Copy every line of the listing that holds the string "body".

────────

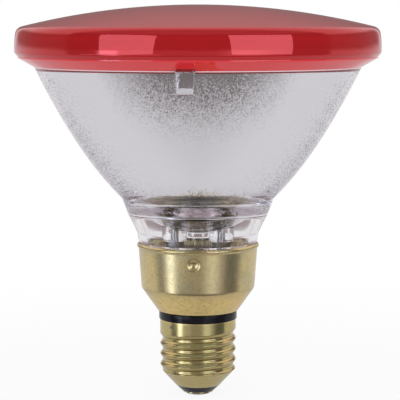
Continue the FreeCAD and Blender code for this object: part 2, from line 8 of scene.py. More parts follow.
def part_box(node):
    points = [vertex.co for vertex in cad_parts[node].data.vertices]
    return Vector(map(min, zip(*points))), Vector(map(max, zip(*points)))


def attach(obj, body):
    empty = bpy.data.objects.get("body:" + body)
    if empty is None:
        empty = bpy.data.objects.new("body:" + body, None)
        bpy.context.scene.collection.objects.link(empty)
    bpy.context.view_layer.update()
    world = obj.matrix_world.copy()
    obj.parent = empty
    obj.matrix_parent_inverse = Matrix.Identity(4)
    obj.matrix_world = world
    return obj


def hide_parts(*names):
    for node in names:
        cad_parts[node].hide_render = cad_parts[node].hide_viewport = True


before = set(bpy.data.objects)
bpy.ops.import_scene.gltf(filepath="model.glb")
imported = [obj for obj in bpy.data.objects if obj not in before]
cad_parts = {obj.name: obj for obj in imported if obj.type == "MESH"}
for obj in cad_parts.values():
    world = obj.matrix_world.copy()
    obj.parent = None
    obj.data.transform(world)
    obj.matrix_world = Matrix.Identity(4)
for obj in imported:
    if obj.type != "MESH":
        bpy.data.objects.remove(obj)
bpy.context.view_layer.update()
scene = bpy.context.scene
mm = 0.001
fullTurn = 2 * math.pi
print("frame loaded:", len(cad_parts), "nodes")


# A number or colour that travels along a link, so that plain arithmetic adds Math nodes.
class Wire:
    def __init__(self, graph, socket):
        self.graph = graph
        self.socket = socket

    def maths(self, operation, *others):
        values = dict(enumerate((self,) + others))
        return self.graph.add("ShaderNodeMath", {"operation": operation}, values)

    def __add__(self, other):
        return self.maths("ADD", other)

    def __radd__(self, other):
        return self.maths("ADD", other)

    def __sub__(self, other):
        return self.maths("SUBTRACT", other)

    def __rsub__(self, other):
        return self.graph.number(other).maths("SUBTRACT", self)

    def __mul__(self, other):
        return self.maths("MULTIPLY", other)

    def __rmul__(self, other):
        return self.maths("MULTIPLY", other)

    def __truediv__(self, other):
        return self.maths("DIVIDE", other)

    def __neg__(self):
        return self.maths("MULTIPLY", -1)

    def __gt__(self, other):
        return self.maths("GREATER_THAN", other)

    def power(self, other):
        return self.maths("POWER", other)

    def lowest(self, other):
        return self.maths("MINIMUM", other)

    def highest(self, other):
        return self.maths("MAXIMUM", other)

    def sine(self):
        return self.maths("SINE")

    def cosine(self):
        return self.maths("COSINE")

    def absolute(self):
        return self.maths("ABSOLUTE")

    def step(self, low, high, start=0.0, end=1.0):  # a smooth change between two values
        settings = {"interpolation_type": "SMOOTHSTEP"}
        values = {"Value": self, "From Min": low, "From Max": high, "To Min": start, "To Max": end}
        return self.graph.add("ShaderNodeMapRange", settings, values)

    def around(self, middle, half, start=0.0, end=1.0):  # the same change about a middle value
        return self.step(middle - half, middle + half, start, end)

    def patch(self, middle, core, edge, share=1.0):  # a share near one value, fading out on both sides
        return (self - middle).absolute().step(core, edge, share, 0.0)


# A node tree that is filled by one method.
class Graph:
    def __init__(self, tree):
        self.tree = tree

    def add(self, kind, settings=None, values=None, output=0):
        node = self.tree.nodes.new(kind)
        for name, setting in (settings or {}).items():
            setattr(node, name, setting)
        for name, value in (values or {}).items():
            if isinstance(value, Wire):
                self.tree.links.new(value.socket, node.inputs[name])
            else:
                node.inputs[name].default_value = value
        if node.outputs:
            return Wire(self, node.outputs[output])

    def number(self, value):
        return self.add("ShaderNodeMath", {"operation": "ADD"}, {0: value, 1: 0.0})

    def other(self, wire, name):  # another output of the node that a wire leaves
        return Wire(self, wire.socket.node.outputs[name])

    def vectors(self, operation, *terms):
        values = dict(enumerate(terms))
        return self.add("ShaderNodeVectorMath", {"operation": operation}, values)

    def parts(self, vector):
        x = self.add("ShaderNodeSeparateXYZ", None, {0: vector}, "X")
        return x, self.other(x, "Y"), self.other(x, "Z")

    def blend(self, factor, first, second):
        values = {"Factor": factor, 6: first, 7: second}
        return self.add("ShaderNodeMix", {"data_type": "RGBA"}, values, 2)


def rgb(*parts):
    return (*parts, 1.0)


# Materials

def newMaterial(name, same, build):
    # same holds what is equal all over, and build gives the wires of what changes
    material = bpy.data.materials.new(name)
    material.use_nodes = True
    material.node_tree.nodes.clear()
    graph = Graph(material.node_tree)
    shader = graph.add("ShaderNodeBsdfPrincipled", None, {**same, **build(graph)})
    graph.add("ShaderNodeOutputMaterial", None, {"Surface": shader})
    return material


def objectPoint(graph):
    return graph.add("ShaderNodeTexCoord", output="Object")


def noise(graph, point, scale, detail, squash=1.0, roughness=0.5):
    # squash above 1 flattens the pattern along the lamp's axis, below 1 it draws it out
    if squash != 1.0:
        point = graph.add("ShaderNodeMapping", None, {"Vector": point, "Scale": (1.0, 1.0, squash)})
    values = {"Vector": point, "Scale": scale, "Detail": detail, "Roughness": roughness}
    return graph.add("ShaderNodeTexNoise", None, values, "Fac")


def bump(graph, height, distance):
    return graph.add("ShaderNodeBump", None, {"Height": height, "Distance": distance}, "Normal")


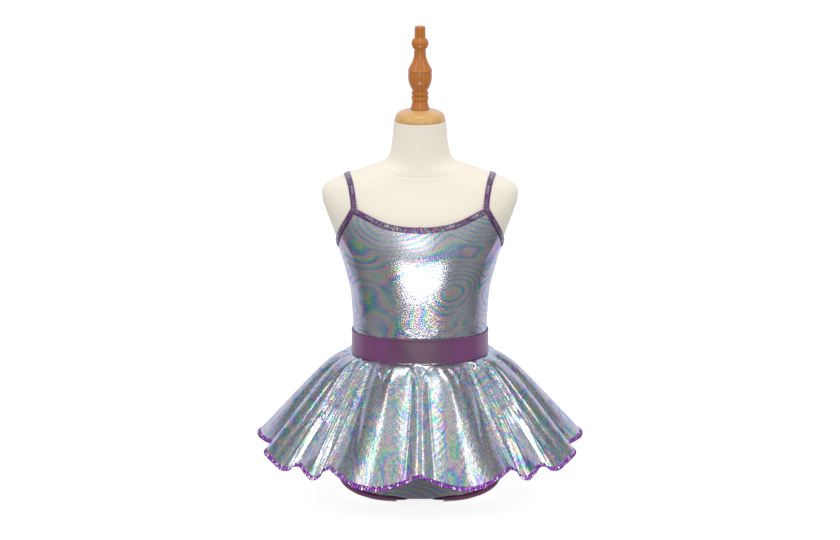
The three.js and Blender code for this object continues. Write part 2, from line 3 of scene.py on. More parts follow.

────────

▶ [WRITTEN SOLUTION]
def attach(obj, body):
    empty = bpy.data.objects.get("body:" + body)
        empty = bpy.data.objects.new("body:" + body, None)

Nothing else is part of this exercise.